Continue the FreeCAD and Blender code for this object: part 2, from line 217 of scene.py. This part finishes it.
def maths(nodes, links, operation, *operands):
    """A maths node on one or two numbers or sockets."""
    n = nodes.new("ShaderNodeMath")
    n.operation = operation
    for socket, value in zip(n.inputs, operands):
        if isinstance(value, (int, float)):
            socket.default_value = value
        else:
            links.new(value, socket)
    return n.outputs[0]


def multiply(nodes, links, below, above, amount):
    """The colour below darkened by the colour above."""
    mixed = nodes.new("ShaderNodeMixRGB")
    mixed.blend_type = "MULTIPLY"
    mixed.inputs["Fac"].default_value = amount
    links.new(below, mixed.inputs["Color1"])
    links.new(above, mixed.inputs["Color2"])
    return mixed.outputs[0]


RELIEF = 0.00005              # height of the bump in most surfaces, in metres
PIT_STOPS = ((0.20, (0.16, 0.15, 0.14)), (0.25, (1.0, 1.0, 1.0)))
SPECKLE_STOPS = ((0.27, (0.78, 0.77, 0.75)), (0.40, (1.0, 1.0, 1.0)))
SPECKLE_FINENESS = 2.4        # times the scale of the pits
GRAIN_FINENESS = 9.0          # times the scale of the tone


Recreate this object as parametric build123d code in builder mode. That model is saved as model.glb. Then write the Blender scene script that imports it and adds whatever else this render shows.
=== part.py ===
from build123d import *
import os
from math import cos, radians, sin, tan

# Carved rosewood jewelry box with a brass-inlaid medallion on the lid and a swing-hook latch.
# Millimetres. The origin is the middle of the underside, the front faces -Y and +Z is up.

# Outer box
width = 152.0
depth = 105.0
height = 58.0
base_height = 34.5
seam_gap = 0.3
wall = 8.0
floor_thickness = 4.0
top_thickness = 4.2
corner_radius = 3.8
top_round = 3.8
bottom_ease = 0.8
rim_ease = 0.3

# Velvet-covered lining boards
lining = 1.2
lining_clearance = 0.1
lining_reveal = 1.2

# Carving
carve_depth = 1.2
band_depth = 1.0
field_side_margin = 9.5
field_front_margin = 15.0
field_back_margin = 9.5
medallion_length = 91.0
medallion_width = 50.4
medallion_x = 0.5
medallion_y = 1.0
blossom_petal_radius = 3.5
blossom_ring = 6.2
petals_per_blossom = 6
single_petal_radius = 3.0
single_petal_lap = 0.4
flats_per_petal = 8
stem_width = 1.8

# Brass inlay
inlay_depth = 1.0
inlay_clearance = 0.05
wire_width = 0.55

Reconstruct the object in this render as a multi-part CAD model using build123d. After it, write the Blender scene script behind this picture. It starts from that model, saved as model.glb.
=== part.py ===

## [WORK INSTRUCTIONS]
Everything from the line with "Recreate this object" through the line with "wire_width = 0.55", both ends included, should be repeated exactly; nothing else should appear.

## [TASK ANSWER]
Recreate this object as parametric build123d code in builder mode. That model is saved as model.glb. Then write the Blender scene script that imports it and adds whatever else this render shows.
=== part.py ===
from build123d import *
import os
from math import cos, radians, sin, tan

# Carved rosewood jewelry box with a brass-inlaid medallion on the lid and a swing-hook latch.
# Millimetres. The origin is the middle of the underside, the front faces -Y and +Z is up.

# Outer box
width = 152.0
depth = 105.0
height = 58.0
base_height = 34.5
seam_gap = 0.3
wall = 8.0
floor_thickness = 4.0
top_thickness = 4.2
corner_radius = 3.8
top_round = 3.8
bottom_ease = 0.8
rim_ease = 0.3

# Velvet-covered lining boards
lining = 1.2
lining_clearance = 0.1
lining_reveal = 1.2

# Carving
carve_depth = 1.2
band_depth = 1.0
field_side_margin = 9.5
field_front_margin = 15.0
field_back_margin = 9.5
medallion_length = 91.0
medallion_width = 50.4
medallion_x = 0.5
medallion_y = 1.0
blossom_petal_radius = 3.5
blossom_ring = 6.2
petals_per_blossom = 6
single_petal_radius = 3.0
single_petal_lap = 0.4
flats_per_petal = 8
stem_width = 1.8

# Brass inlay
inlay_depth = 1.0
inlay_clearance = 0.05
wire_width = 0.55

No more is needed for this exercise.